New York: US auto giant GM, which was forced to declare bankruptcy and rely on taxpayer funds to stay afloat, has taken a first step away from government ownership, filing for a sale of its shares to the public.
The announcement Wednesday signaled a remarkable turnaround for the Big Three US auto manufacturer, which pulled back from the brink of collapse only after massive infusions of taxpayer money.
GM did not disclose the number of stocks that will be offered, or the price range, but the sale is expected to raise between $12 and 16 billion.
That could make the firm’s initial public offering (IPO) one of the world’s largest, and second in the United States only to credit card giant Visa’s March 2008 sale which raised more than $19 billion.

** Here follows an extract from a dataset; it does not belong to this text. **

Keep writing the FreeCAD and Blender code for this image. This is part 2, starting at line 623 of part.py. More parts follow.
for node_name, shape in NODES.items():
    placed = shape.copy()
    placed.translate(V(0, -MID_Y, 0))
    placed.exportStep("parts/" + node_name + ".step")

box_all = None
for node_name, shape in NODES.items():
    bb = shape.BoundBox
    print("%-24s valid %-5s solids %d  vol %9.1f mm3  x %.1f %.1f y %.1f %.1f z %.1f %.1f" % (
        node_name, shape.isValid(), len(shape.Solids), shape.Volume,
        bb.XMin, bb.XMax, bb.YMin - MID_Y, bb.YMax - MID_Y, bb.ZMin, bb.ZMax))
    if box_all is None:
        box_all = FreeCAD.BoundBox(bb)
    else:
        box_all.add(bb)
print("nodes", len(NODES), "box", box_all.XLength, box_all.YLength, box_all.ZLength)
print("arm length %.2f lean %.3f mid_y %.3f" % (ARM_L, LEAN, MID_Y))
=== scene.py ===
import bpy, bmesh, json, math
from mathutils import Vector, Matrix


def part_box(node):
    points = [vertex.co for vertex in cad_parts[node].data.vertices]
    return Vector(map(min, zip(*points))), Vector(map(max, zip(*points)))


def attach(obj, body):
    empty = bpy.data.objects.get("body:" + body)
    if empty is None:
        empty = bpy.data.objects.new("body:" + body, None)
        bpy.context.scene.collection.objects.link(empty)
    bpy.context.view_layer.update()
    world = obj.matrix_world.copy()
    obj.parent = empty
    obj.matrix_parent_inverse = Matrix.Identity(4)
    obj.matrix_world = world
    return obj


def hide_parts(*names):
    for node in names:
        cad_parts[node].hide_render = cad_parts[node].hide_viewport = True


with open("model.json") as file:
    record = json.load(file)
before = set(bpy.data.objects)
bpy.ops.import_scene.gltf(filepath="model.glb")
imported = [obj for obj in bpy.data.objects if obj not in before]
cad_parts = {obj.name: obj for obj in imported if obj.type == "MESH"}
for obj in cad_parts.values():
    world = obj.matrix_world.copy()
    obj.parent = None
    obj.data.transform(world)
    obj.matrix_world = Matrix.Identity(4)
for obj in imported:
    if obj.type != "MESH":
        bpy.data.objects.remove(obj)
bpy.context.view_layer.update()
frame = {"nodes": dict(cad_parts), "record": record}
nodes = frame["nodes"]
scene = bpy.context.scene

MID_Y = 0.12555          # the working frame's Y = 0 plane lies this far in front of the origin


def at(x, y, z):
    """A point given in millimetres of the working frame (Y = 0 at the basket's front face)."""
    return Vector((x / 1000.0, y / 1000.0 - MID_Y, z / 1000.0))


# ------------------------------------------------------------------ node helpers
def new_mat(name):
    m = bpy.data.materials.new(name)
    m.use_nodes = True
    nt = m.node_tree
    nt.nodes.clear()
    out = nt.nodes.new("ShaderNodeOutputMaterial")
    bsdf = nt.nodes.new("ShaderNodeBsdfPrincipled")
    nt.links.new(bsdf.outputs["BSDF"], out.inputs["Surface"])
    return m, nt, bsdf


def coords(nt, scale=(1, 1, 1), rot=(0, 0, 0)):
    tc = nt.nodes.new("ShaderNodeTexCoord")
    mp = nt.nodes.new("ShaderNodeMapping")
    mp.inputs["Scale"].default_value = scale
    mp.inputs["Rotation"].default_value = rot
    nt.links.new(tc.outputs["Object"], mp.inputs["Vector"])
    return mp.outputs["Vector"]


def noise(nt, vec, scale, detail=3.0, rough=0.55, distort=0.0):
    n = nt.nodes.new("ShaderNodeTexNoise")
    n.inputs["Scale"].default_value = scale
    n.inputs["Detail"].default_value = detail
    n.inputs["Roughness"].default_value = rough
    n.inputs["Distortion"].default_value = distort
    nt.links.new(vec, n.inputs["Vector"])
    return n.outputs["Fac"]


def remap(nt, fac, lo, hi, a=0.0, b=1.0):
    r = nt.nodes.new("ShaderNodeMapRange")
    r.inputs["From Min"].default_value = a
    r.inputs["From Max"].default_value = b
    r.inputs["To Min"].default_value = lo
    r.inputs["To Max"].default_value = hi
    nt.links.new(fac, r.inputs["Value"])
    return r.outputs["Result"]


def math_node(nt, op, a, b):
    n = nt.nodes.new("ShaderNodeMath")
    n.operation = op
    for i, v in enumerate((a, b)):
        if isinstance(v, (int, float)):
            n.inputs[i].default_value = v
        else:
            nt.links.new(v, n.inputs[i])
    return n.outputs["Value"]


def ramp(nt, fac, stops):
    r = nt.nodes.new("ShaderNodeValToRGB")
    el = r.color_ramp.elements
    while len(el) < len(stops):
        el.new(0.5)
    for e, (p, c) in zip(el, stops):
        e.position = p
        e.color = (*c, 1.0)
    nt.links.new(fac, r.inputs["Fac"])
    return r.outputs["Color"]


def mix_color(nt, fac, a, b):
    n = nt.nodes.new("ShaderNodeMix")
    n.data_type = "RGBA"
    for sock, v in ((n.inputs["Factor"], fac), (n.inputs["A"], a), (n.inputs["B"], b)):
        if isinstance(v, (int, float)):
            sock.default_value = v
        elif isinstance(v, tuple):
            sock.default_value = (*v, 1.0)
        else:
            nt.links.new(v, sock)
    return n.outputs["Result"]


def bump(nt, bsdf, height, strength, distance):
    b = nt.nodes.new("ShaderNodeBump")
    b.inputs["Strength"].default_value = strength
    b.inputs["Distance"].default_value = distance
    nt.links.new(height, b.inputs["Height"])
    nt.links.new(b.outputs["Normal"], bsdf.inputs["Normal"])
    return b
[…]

The move could prove a boon for President Barack Obama in November’s congressional elections, providing hard evidence to voters that his economic policies helped pull the country out of its worst economic crisis in decades.

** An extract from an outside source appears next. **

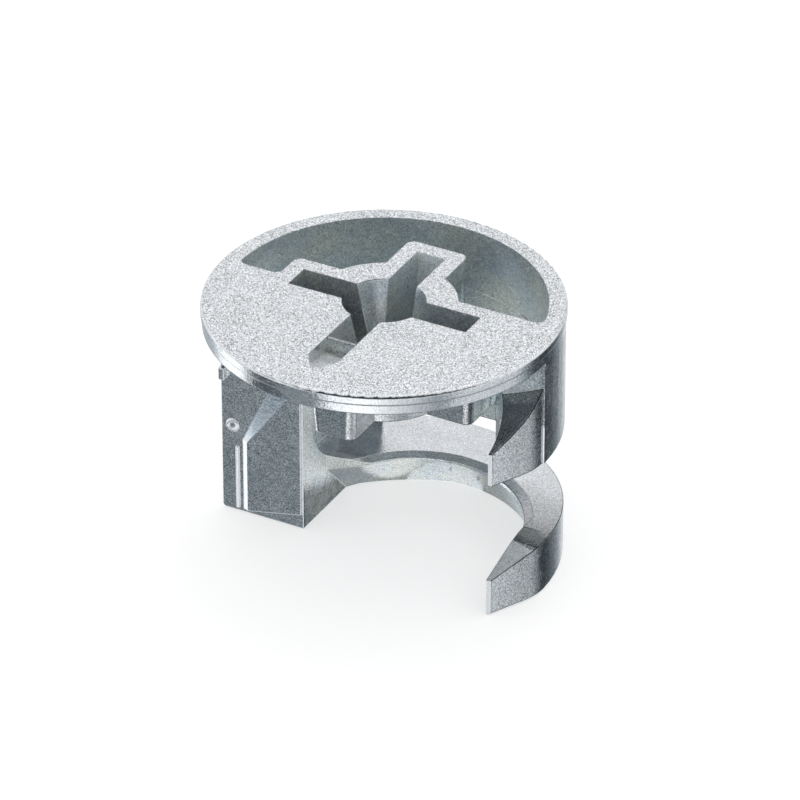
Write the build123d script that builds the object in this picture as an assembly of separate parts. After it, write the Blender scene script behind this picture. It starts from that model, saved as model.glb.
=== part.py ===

Senator Carl Levin of Michigan, a Democrat, called it “another important step in GM’s rebound and in the recovery of the domestic auto industry.
“A successful IPO will be even more evidence that the steps the government took in 2008 and 2009 were good for workers, good for Michigan and good for the nation,” he said.
In the filing with the US Securities and Exchange Commission, GM said it planned to apply for listings on the New York and Toronto stock exchanges.
“The amount of securities offered will be determined by market conditions and other factors at the time of the offering,” GM said.
The stock sale is expected to take place late this year and the company — which was part of the prestigious Dow Jones Industrial Index from 1925 to 2008 — will retrieve its old trading ticker symbol of GM.
The US treasury department said separately it “will retain the right, at all times, to decide whether and at what level to participate in the offering.”
The IPO filing came nearly a week after the company announced a $1.3 billion quarterly profit, a second consecutive quarter of positive earnings.
Company executives have said for several months they were planning to re-float GM, as the biggest US automaker sought to repay its debt to the government, which bailed it out from bankruptcy during the financial crisis.
An IPO will allow the Treasury to begin offloading the 61% stake it acquired in last year’s $50 billion bailout of the Detroit-based carmaker.
GM said the public share offering would include preferred shares as well as common stock.
But the Treasury pointed out the offering would not include $2.1 billion in preferred GM shares that it owned, which are in addition to the common shares representing the 61% stake.
Founded in 1908, GM sold more vehicles than any other automaker from 1931 until 2008, when it was overtaken by Japan’s Toyota.
The largest of the Detroit Three automakers, GM saw its US market share fall from a peak of 54% in 1954 to 19.6% in 2009.
The bailout led to restructuring, mass layoffs and plant closures, but ultimately brought GM to stability and profit.
For Obama, the IPO filing could fit neatly into a campaign to persuade voters that massive government spending kept US firms and the economy alive.
The timing “suits the government and it suits GM,” according to Kenneth Elias, a partner at auto sector analysts Maryann Keller & Associates.
But others warned GM’s announcement had been “rushed,” and cautioned an undersubscribed offering could hurt Obama.
GM chief executive Ed Whitacre, picked by the Obama administration to lead the troubled company through reform, announced last Thursday he was stepping down next month, naming board member Dan Akerson as his successor.
The surprise announcement was seen as another sign of GM’s desire to free itself from government control.